As we had alluded to in our last update, we believed that the initial purchase of 15% of FabSouth was just the first step in acquiring the entire entity. Remember that FabSouth is a leading structural steel fabricator that operates six plants located in Florida, North Carolina and Georgia. The Company has approximately US$8 million to US$9 million in debt and about US$20 million of cash on its balance sheet. The founders will continue to be involved in the business, which will be led by Kurt Langsenkamp, FabSouth’s president since inception.
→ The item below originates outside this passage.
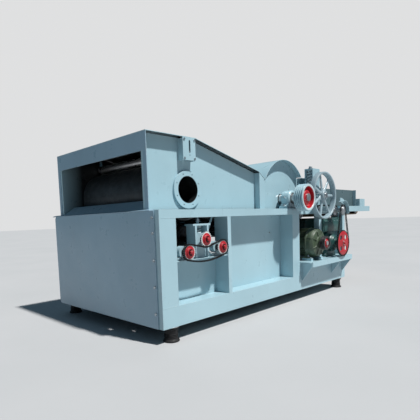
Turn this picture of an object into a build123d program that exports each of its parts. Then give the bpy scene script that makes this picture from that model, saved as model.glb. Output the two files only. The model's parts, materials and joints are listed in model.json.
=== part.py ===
from build123d import *
import os
from math import asin, atan2, cos, degrees, hypot, pi, radians, sin

# Textile waste opening and carding machine.  Millimetres.
# Machine stations: x from the delivery end face towards the feed table, y from the
# centreline (the drive side is -y) and z from the underside of the body.
# row() turns a station into the row frame: origin on the floor, under the middle of the
# machine's length and width.

os.makedirs("parts", exist_ok=True)

# ---------------------------------------------------------------- driving dimensions
LIP_X = -35            # outermost edge of the delivery chute
TABLE_END = 3235       # far end of the feed table rails
DRIVE_END = -785       # end of the motor shaft, drive side
PLAIN_END = 705        # end of the gear shafts, plain side
FOOT_H = 95            # the body stands this high on its feet

BODY_END = 2450        # end of the lower body
BODY_TOP = 705         # top of the lower body
FRAME_Y = 650          # outer face of the lower frame, each side
RAIL_IN = 530          # inner edge of the rails
SILL = 125             # height of the bottom rail
RAIL_LOW = 655         # underside of the top rail
SHEET = 4
FRAME_T = 5

WALL_Y = 510           # outer face of the casing side walls
FLANGE_Y = 560         # outer edge of covers and flanges
CASING_TOP = 1170
BEND_X = 410           # the top cover starts to slope down here
SLOPE_END = (1110, 1000)
SEAM_X = (1115, 1180)

CAGE = (365, 839)
CAGE_R = 200
DUCT_R = 85.5
SEAL = (357, 1076.2)
SEAL_R = 36
SLOT_Z = (1069, 1150)
SLOT_W = 14

CYL = (1490, 790)      # carding cylinder
DRUM_R = 262
PIN_R = 289
DOME_C = (1490, 785)
DOME_R = 335
DOME_LEFT = (1186, 949)
DOME_RIGHT = (1765, 994)
COVER_TOP = 982
COVER_END = 1882
CYL_SHAFT_R = 40
PULLEY_R = 111
PULLEY_Y = (-779, -699)

LEFT = (210, 443)      # delivery rollers
PRESS = (363, 514)
RIGHT = (520, 454)
ROLLER_R = 81.5
ROLLER_SHAFT_R = 20
SHELF_Z = 395

UPPER = (1850, 815)    # feed rollers
LOWER = (1850, 680)
FEED_R = 65
FEED_SHAFT_R = 22
GEAR_TEETH = 24
WHEEL_R = 208
WHEEL_Y = (-745, -695)
SPOKES = 7
COLUMN_X = (1815, 1945)
COLUMN_Y = (560, 640)
COLUMN_TOP = 1050

HEAD = (2166, 680)     # feed apron
TAIL = (3120, 690)
APRON_R = 40
BELT_T = 6
BELT_HALF = 495
TABLE_RAIL_Z = (670, 727)
TABLE_RAIL_Y = (562, 602)
GUARD_Y = 522
GUARD_END = 2950
GUARD_TOP = 905

MOTOR = (1800, 395)
MOTOR_R = 135
MOTOR_Y = (-700, -290)
MOTOR_PULLEY_R = 61
MOTOR_PULLEY_Y = (-782, -724)
MOTOR_SHAFT_R = 19
PLATFORM_TOP = 242
PLATFORM_X = (1560, 2395)
PLATFORM_FRONT = -750

OUTPUT = (2166, 370)   # reducer output
OUTPUT_SHAFT_R = 17.5

PITCH = 12.7           # roller chain
ROLLER_PIN_R = 4
SEAT_GAP = 0.7
CHAIN_W = 7.8
LINK_T = 1.5
SPROCKET_W = 7
TOOTH = 2              # tooth height above the pitch circle
RELIEF_R = 5.7         # the tooth flanks open out on this radius
RELIEF_OUT = 2.2
RUN = 0.05             # radial clearance of a running fit
GAP = 0.4              # clearance between sliding pieces

X_MID = (LIP_X + TABLE_END) / 2
Y_MID = (DRIVE_END + PLAIN_END) / 2
SIDES = (-1, 1)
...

Because historic financial statements are unavailable, we are still working through the financial metrics of the transaction. However, Canam has suggested that between 2007 and 2009, the FabSouth’s sales averaged more than US$325 million, bottoming at about US$250 million and peaking at about US$400 million. Marcel Dutil implied that he had sold his 15% stake to Canam at just above two times EBITDA, while the 65% interest was purchased at a slightly higher multiple but below three times EBITDA. Essentially, Canam Group will be paying approximately US$90 million to US$100 million for $50 million of incremental EBITDA.
Although the reaction was slightly delayed, the market is beginning to grasp the significance of this transaction. Marc Dutil has astutely deployed some of the firepower on Canam’s pristine balance sheet and the strong Canadian dollar to make a significant and accretive acquisition in the United States at very attractive multiples. Further, the announcement from Commercial Metals Company, a large US-based steel manufacturer, indicating that it is exiting the joist and deck business implies reduced competition through the next cycle. We believe that this acquisition could be the catalyst to drive the stock price closer to the Company’s book value of $8.83 per share. Note that the shares of Canam Group finally broke above the upper boundary of the stock’s recent trading range and powered above $8.00 per share in the days following the news release.